--- Begin ---

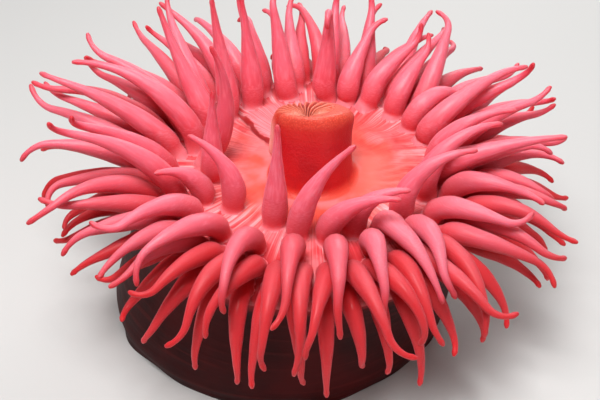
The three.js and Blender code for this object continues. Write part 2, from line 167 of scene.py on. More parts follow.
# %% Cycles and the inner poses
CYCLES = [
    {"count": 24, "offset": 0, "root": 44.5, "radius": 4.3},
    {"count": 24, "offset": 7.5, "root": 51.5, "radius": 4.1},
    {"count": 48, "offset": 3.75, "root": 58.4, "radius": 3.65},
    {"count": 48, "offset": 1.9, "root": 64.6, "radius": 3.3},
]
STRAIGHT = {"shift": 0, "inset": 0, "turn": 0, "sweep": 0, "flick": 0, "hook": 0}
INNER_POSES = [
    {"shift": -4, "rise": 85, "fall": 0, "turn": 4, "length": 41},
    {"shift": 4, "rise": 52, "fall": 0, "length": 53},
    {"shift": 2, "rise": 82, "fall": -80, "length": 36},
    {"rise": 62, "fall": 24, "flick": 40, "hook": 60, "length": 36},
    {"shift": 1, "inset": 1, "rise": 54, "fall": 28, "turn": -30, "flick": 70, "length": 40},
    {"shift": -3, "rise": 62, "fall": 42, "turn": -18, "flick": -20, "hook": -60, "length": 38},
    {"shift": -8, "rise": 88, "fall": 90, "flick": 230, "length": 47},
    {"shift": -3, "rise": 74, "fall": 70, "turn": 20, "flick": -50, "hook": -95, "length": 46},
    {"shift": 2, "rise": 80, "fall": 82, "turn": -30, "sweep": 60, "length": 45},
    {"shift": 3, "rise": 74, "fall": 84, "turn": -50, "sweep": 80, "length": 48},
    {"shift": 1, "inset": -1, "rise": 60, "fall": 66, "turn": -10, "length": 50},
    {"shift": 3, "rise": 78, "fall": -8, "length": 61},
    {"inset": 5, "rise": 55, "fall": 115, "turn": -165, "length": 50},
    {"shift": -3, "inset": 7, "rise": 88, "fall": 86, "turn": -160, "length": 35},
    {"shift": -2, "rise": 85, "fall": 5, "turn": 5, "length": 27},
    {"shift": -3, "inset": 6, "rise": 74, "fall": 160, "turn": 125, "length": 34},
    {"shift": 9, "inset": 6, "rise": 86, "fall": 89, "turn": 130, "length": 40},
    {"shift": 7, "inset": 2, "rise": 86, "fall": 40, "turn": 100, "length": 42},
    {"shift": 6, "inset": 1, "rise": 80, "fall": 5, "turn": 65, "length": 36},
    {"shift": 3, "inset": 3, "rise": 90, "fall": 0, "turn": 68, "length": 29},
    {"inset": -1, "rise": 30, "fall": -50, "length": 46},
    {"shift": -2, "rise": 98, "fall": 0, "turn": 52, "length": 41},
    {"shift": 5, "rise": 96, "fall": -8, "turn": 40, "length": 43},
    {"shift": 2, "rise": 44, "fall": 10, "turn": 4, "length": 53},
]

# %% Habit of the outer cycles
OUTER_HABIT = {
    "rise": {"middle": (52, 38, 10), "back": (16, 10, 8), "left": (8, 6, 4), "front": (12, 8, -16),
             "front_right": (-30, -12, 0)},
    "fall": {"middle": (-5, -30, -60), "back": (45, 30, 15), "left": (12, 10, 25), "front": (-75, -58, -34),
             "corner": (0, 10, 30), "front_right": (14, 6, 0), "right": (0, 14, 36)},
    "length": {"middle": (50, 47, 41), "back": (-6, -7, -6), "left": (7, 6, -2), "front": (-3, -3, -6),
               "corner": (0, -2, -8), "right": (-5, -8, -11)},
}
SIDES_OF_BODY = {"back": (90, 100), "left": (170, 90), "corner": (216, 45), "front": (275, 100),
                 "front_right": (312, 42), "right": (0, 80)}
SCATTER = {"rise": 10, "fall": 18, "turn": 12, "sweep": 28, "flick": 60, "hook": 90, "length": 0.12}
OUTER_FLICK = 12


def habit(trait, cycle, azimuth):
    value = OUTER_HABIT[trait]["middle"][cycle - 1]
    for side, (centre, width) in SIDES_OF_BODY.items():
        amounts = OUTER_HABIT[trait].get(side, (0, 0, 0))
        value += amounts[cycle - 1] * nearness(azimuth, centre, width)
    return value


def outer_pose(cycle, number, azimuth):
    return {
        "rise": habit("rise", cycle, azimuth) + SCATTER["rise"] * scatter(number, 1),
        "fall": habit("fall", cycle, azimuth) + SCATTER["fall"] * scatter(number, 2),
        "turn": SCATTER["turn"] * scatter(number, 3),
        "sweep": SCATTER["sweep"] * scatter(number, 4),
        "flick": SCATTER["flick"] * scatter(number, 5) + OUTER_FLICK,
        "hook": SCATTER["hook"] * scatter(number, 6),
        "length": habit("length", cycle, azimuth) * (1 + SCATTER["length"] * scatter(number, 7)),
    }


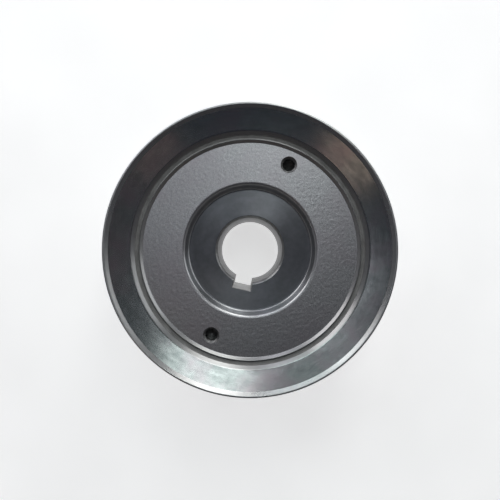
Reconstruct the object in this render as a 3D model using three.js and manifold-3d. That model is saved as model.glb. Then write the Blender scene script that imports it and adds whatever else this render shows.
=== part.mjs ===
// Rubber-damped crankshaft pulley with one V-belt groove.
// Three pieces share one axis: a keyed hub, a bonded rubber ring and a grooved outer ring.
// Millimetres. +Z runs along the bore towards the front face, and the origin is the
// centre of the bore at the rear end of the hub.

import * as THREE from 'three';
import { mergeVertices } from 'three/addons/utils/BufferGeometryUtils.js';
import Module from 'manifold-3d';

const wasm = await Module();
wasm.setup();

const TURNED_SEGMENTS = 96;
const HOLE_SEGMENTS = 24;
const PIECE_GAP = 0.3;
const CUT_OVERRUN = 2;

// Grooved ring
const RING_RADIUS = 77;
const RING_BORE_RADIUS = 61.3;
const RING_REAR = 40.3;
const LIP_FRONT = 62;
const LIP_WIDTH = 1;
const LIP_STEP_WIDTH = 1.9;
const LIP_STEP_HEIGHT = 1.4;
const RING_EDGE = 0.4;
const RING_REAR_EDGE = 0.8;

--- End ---
--- Begin ---

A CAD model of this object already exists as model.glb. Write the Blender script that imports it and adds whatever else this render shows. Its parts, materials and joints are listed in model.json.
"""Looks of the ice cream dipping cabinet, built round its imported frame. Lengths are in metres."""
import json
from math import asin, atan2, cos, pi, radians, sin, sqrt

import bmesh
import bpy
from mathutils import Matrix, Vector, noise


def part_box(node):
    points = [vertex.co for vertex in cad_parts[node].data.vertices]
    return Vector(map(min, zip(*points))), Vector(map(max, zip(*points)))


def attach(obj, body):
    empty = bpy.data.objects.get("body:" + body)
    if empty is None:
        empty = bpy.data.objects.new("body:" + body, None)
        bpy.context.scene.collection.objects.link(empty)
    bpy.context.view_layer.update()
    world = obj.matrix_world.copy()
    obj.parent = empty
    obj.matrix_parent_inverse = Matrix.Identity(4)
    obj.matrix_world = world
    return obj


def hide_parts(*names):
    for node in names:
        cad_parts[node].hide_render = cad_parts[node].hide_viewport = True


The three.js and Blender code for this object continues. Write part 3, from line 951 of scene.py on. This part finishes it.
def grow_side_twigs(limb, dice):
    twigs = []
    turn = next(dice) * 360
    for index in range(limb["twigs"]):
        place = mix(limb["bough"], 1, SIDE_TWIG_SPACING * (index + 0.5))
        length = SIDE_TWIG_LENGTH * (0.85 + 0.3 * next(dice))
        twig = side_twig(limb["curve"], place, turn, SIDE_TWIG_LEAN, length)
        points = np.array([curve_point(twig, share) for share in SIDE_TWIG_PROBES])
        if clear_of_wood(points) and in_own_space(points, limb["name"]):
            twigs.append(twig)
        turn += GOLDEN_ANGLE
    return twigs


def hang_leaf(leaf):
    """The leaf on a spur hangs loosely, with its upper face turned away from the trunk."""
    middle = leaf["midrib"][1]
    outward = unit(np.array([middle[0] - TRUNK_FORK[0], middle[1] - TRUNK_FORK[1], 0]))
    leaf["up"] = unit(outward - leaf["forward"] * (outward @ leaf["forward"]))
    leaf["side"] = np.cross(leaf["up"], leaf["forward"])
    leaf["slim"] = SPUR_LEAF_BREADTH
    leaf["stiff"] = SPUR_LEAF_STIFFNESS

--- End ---

**EXERCISE DESCRIPTION:** Give again, word for word, every line of the listing above from the one with "Reconstruct the object" to the one with "const RING_REAR_EDGE = 0.8;", both inclusive, and nothing beyond them.

**ANSWER TO THIS PROBLEM:**
Reconstruct the object in this render as a 3D model using three.js and manifold-3d. That model is saved as model.glb. Then write the Blender scene script that imports it and adds whatever else this render shows.
=== part.mjs ===
// Rubber-damped crankshaft pulley with one V-belt groove.
// Three pieces share one axis: a keyed hub, a bonded rubber ring and a grooved outer ring.
// Millimetres. +Z runs along the bore towards the front face, and the origin is the
// centre of the bore at the rear end of the hub.

import * as THREE from 'three';
import { mergeVertices } from 'three/addons/utils/BufferGeometryUtils.js';
import Module from 'manifold-3d';

const wasm = await Module();
wasm.setup();

const TURNED_SEGMENTS = 96;
const HOLE_SEGMENTS = 24;
const PIECE_GAP = 0.3;
const CUT_OVERRUN = 2;

// Grooved ring
const RING_RADIUS = 77;
const RING_BORE_RADIUS = 61.3;
const RING_REAR = 40.3;
const LIP_FRONT = 62;
const LIP_WIDTH = 1;
const LIP_STEP_WIDTH = 1.9;
const LIP_STEP_HEIGHT = 1.4;
const RING_EDGE = 0.4;
const RING_REAR_EDGE = 0.8;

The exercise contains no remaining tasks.